That phrase, which has become a hugely-popular meme, was coined to describe the authors of the Bible by Richard Dawkins, one of the world's most highly-respected biologists, perhaps the single most highly-respected biologist in the world. (Or perhaps he still was before he started devoting more time to religion than to biology.) It's interesting because when the subject is biology, Dawkins, like any competent scientist, is at great pains to be as accurate as possible. For example, he has devoted more than a little energy to combating the popular meme that "humans are descended from apes." He points that humans and apes share common ancestors, and that the most recent of those shared ancestors, several million years ago, were neither humans nor apes, but rather species which have a great deal in common with both. The inaccurate "humans are descended from apes" meme leads to all sorts of other inaccurate notions, such as that some creatures evolve to a certain state and then stop evolving. The false conception here would be that, millions of years ago, apes existed, and stopped evolving, except for those apes who were our ancestors, who continued to evolve. But the truth is that those primates millions of years ago had some descendants who evolved into apes while, at the same time, other of their descendants were evolving into humans, and also that apes, humans and other species are continuing to evolve. The "humans are descended from apes" meme and others like it tend to distract from the fact that evolution is continuing.
The difference between the popular meme: "humans are descended from apes," and the truth, that humans and apes descended from common ancestors and are continuing to evolve, may seem small to someone who knows very little about biology. The more one knows, however, the bigger the mistake looms which is contained within the popular meme. The more one cares about the study of biology, the more interested one is in sharing the excitement of that study with the broadest possible audience, the more intolerable such popular memes will become, and the more urgent it will be to remove such misunderstandings from the collective consciousness.
The term "science" is defined differently in English than the closest corresponding term in some other languages, and in English, some people define "science" much more narrowly than others. In German, history is a "Wissenschaft" as much as biology is. Perhaps such matters of linguistics sometimes lead English-speaking scientists (in the more narrowly-defined sense) to regard other academic disciplines such as history with an undue lack of respect.

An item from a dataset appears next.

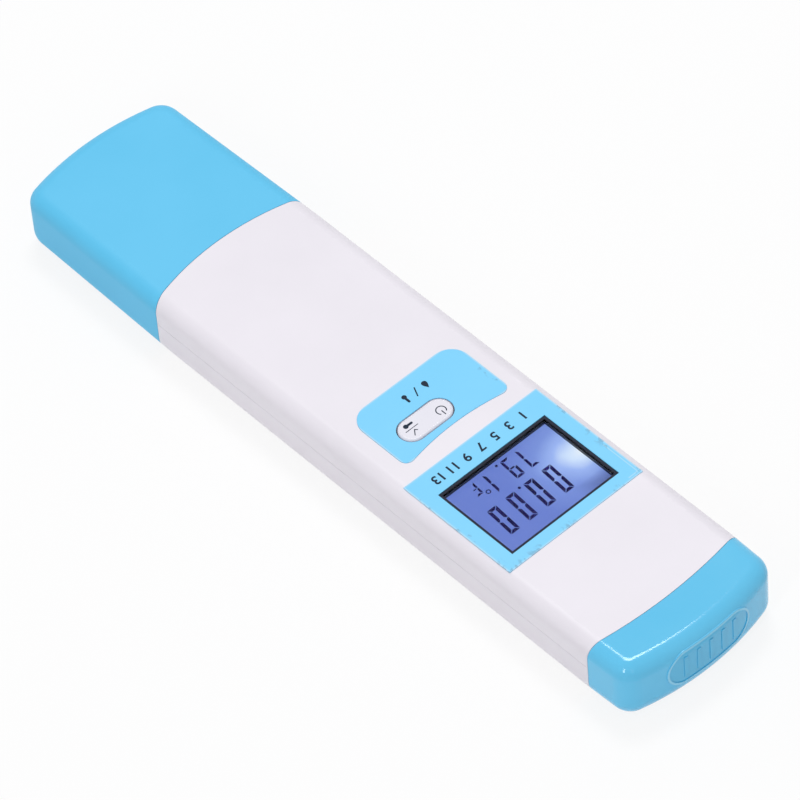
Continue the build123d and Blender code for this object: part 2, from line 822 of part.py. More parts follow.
def contact_strip_metal(outer_x, inward):
    """Upright sheet strip beside the row of cells, ending in a foot on the board."""
    strip_x = outer_x + inward * contact_metal / 2
    foot_x = outer_x + inward * contact_foot_width / 2
    strip_end_y = board_high_y + contact_fit
    with BuildPart() as strip:
        with BuildSketch(Plane.XY.offset(contact_low)):
            with Locations((strip_x, (strip_end_y + cell_y + contact_overlap) / 2)):
                Rectangle(contact_metal, cell_y + contact_overlap - strip_end_y)
        extrude(amount=contact_high - contact_low)
        with BuildSketch(Plane.XY.offset(board_top)):
            with Locations((foot_x, strip_end_y + contact_metal - contact_foot_length / 2)):
                Rectangle(contact_foot_width, contact_foot_length)
        extrude(amount=contact_metal)
    return strip.part


# Flat contact at one end of the row, bowed contact that presses the row from the other.
battery_plate_strip = contact_strip_metal(holder_right, -1)
with BuildPart() as battery_plate:
    add(battery_plate_strip)
save(battery_plate.part, "battery_plate")

spring_strip = contact_strip_metal(holder_left, 1)
with BuildPart() as battery_spring:
    add(spring_strip)
    with BuildSketch(Plane.XY.offset(mid_height - contact_tongue_height / 2)):
        with BuildLine():
            ThreePointArc(
                (holder_left + contact_metal / 2, cell_y - contact_overlap),
                (-stack_half - contact_metal / 2, cell_y),
                (holder_left + contact_metal / 2, cell_y + contact_overlap - contact_metal),
            )
        trace(line_width=contact_metal)
    extrude(amount=contact_tongue_height)
save(battery_spring.part, "battery_spring")

# Probe collar: closes the neck and carries the electrode, its guard and the temperature pin.
plug_form = case_form(probe_cap_wall + cap_fit + probe_neck_wall + collar_fit)
collar_plate = stretch(probe_neck_form, collar_face, probe_neck_end)
collar_plug = stretch(plug_form, probe_neck_end, collar_back)
with BuildPart() as probe_collar:
    add(collar_plate)
    add(collar_plug)
    with BuildSketch(Plane.XZ.offset(-collar_face)):
        with Locations((0, mid_height)):
            Circle(guard_radius - guard_wall - probe_fit)
        with Locations((temperature_x, mid_height)):
            Circle(temperature_radius + temperature_boss_wall)
    extrude(amount=temperature_seat)
    with BuildSketch(Plane.XZ.offset(-probe_neck_end)):
        with Locations((0, mid_height)):
            Circle(electrode_radius + probe_fit)
        with Locations((temperature_x, mid_height)):
            Circle(temperature_radius + probe_fit)
    extrude(amount=collar_thickness + temperature_seat, mode=Mode.SUBTRACT)
    with BuildSketch(Plane.XZ.offset(-collar_back)):
        with Locations((0, mid_height)):
            Circle(wire_radius + probe_fit)
    extrude(amount=collar_plug_length, mode=Mode.SUBTRACT)
save(probe_collar.part, "probe_collar")

# Guard tube with four slots open at its tip, so that the bulb is washed but not knocked.
with BuildPart() as probe_guard:
    with BuildSketch(Plane.XZ.offset(-collar_face)):
        with Locations((0, mid_height)):
            Circle(guard_radius)
            Circle(guard_radius - guard_wall, mode=Mode.SUBTRACT)
    extrude(amount=collar_face - guard_tip)
    fillet(probe_guard.edges().group_by(Axis.Y)[0], radius=guard_tip_radius)
    with BuildSketch(Plane.XY):
        with Locations((0, guard_tip)):
            SlotOverall(2 * guard_slot_length, guard_slot_width, rotation=90)
    extrude(amount=thickness, mode=Mode.SUBTRACT)
    with BuildSketch(Plane.YZ.offset(-width / 2)):
        with Locations((guard_tip, mid_height)):
            SlotOverall(2 * guard_slot_length, guard_slot_width)
    extrude(amount=width, mode=Mode.SUBTRACT)
save(probe_guard.part, "probe_guard")

with BuildPart() as electrode_tube:
    with BuildSketch(Plane.XZ.offset(-probe_neck_end)):
        with Locations((0, mid_height)):
            Circle(electrode_radius)
            Circle(electrode_radius - electrode_wall, mode=Mode.SUBTRACT)
    extrude(amount=probe_neck_end - electrode_end)
save(electrode_tube.part, "electrode_tube")

with BuildPart() as glass_bulb:
    with Locations((0, bulb_y, mid_height)):
        Sphere(bulb_radius)
        Sphere(bulb_radius - bulb_wall, mode=Mode.SUBTRACT)
    split(bisect_by=Plane.XZ.offset(-electrode_end), keep=Keep.TOP)
save(glass_bulb.part, "glass_bulb")

# Silver wire down the middle of the tube, with its thicker coated end near the bulb.
wire_end = bulb_y + wire_bulb_gap
with BuildPart() as silver_wire:
    with BuildSketch(Plane.XZ.offset(-collar_back)):
        with Locations((0, mid_height)):
            Circle(wire_radius)
    extrude(amount=collar_back - wire_end)
    with BuildSketch(Plane.XZ.offset(-wire_end - wire_coat_length)):
        with Locations((0, mid_height)):
            Circle(wire_coat_radius)
    extrude(amount=wire_coat_length)
save(silver_wire.part, "silver_wire")

with BuildPart() as reference_junction:
    with BuildSketch(Plane.XZ.offset(-electrode_end - junction_end_gap)):
        with Locations((0, mid_height)):
            Circle(guard_radius - guard_wall - probe_fit)
            Circle(electrode_radius + probe_fit, mode=Mode.SUBTRACT)
    extrude(amount=-junction_length)
save(reference_junction.part, "reference_junction")

with BuildPart() as temperature_probe:
    with BuildSketch(Plane.XZ.offset(-probe_neck_end)):
        with Locations((temperature_x, mid_height)):
            Circle(temperature_radius)
    extrude(amount=probe_neck_end - guard_tip - temperature_setback)
    fillet(temperature_probe.edges().group_by(Axis.Y)[0], radius=temperature_radius - probe_fit)
save(temperature_probe.part, "temperature_probe")

# Two leads from the back of the collar up to the socket on the board.
socket_face_y = socket_y - socket_length / 2
socket_z = board_top + socket_height / 2
with BuildPart() as probe_leads:
    for start_x, end_x in ((0, -lead_spread), (temperature_x, lead_spread)):
        with BuildLine() as route:
            FilletPolyline(
                (start_x, collar_back, mid_height),
                (start_x, collar_back + lead_straight, mid_height),
                (end_x, socket_face_y - lead_straight, socket_z),
                (end_x, socket_face_y, socket_z),
                radius=lead_bend,
            )
        with BuildSketch(Plane(origin=route.line @ 0, z_dir=route.line % 0)):
            Circle(lead_radius)
        sweep(path=route.line)
save(probe_leads.part, "probe_leads")
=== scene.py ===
from math import cos, radians, sin, tau

import bpy
import numpy as np
from mathutils import Matrix, Vector


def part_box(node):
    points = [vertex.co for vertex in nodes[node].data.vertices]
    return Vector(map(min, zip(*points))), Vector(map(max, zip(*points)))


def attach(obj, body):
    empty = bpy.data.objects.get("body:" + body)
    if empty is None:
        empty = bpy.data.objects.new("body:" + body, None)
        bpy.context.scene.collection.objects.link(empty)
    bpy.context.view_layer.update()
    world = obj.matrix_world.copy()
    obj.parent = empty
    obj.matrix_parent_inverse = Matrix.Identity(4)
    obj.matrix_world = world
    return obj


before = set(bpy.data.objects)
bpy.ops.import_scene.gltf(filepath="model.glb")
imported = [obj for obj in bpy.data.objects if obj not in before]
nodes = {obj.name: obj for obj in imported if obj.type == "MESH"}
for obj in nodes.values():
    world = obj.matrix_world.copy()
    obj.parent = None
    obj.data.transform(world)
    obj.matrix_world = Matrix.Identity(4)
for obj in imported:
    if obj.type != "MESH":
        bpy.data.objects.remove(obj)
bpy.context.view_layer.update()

# The photograph's view: a long lens looks down at the battery end, turned a little clockwise,
# and the pen lies on its back and runs away to the upper left.
view_azimuth = radians(141.179)
view_elevation = radians(49.375)
view_roll = radians(-5.162)
view_distance = 1.2596
view_target = Vector((-0.00516, -0.00299, 0.0))
view_lens = 286.57
sensor_width = 36.0
view_far_end = 20.0


def add_object(name, data):
    """A new object at the origin, shown in the scene."""
    thing = bpy.data.objects.new(name, data)
    bpy.context.scene.collection.objects.link(thing)
    return thing


view_back = Vector((
    sin(view_azimuth) * cos(view_elevation),
    -cos(view_azimuth) * cos(view_elevation),
    sin(view_elevation),
))
level_right = (-view_back).cross(Vector((0, 0, 1))).normalized()
level_up = level_right.cross(-view_back)
view_right = cos(view_roll) * level_right + sin(view_roll) * level_up
view_up = cos(view_roll) * level_up - sin(view_roll) * level_right
camera_data = bpy.data.cameras.new("camera")
camera_data.lens = view_lens
camera_data.sensor_width = sensor_width
camera_data.clip_end = view_far_end
camera = add_object("camera", camera_data)
camera.matrix_world = (
    Matrix.Translation(view_target + view_back * view_distance)
    @ Matrix((view_right, view_up, view_back)).transposed().to_4x4()
)
bpy.context.scene.camera = camera

# The housing: two injection-moulded halves in white, faintly lavender plastic with a fine
# satin grain. They meet in a tongue and groove that shows as a thin line along each side.
case_white = (233, 229, 236)
case_shade = (229, 225, 232)
cloud_size = 0.02
hairline_size = 0.004
hairline_stretch = (1, 40, 1)
hairline_stops = [(0.60, 0.0), (0.64, 1.0), (0.68, 0.0)]
pore_gloss_spread = 0.08
hairline_gloss_spread = 0.04


def linear(colour):
    """An 8-bit screen colour as scene light: each channel by the standard screen curve."""
    share = np.array(colour) / 255
    light = np.where(share <= 0.04045, share / 12.92, ((share + 0.055) / 1.055) ** 2.4)
    return (*light.tolist(), 1.0)


def add_node(tree, kind, **settings):
    """A new node of that kind with its settings filled in."""
    node = tree.nodes.new(kind)
    for key, value in settings.items():
        setattr(node, key, value)
    return node


def feed(tree, node, values):
    """Fills in a node's inputs by name or number: a socket is linked, anything else is set."""
    for key, value in values.items():
        if isinstance(value, bpy.types.NodeSocket):
            tree.links.new(value, node.inputs[key])
        else:
            node.inputs[key].default_value = value


def compute(tree, operation, *values):
    """One arithmetic step on sockets or plain numbers."""
    node = add_node(tree, "ShaderNodeMath", operation=operation)
    feed(tree, node, dict(enumerate(values)))
    return node.outputs["Value"]


def product(tree, first, *others):
    """Several numbers multiplied together."""
    for other in others:
        first = compute(tree, "MULTIPLY", first, other)
    return first


def ramp(tree, value, stops):
    """A value turned into a colour by stops of (place, colour as scene light)."""
    node = add_node(tree, "ShaderNodeValToRGB")
    elements = node.color_ramp.elements
    while len(elements) < len(stops):
        elements.new(0.5)
    for element, (place, colour) in zip(elements, stops):
        element.position = place
        element.color = colour
    feed(tree, node, {"Fac": value})
    return node.outputs["Color"]


def tinted(tree, value, stops):
    """A value turned into a colour by stops of (place, screen colour)."""
    return ramp(tree, value, [(place, linear(colour)) for place, colour in stops])


def levelled(tree, value, stops):
    """A value turned into a number by stops of (place, level)."""
    return ramp(tree, value, [(place, (level, level, level, 1.0)) for place, level in stops])


def new_material(name):
    """An empty plastic-like material: itself, its node tree and its main shader."""
    material = bpy.data.materials.new(name)
    material.use_nodes = True
    tree = material.node_tree
    return material, tree, tree.nodes["Principled BSDF"]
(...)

Perhaps some biologists don't realize that strict accuracy is every bit as crucial to the competent study of history as it is to biology or physics. The Bible wasn't written by Bronze-Age goat herders, it was written by urban people in the Iron Age, and even among rural ancient Israelites, many more sheep were raised than goats. To believe that the bible was written by Bronze-Age goat herders requires a very profound ignorance of the dates of the Bronze and Iron Ages in the Middle East, of the dates of the earliest-known writing in Hebrew, of the distribution of the rates of literacy among urban and rural ancient Israelites, and of the types of animals domesticated and raised by those ancient Israelites. It's actually harder to imagine any 4-word phrase which could betray a more complete ignorance of the history of ancient Israel than referring to the authors of the Bible as "Bronze-Age goat herders."
It's odd, it's just so damned odd that so many of the people leading the way in the spread of this spectacularly-inaccurate "Bronze-Age goat herders" meme are scientists, scientists who constantly -- and accurately -- are pointing out that science advances by constantly correcting itself and changing its views in the light of new information, and that this gives science a huge advantage over religion, which clings to revealed "truths." Very damned odd indeed, because of their own approach to a certain segment of ancient history, where it seems they're either deaf to some information which would cause them, for instance, to modify their outlook and refer to the authors of Genesis as "Iron-Age temple scribes." Instead, regarding this area of history, they're just as deaf as any fundamentalist Christian is to information about evolution -- and/or they simply don't care about being accurate. It's just downright odd. And as the study of history, it sucks. But maybe we don't even need to call it the study of history. Maybe it's much more accurate to describe it as a stubborn resistance to studying history.
Oh well, the anger and disgust these people arouse in me with their "Bronze-Age goat herders" meme gives me lots of energy and incentive to write. Thanks, you schmucks!
PS, 31. January 2015: I'm sure I've mentioned it somewhere on this blog already, but since writing this post I've found out that the term "meme" was invented, ironically, by Richard Dawkins.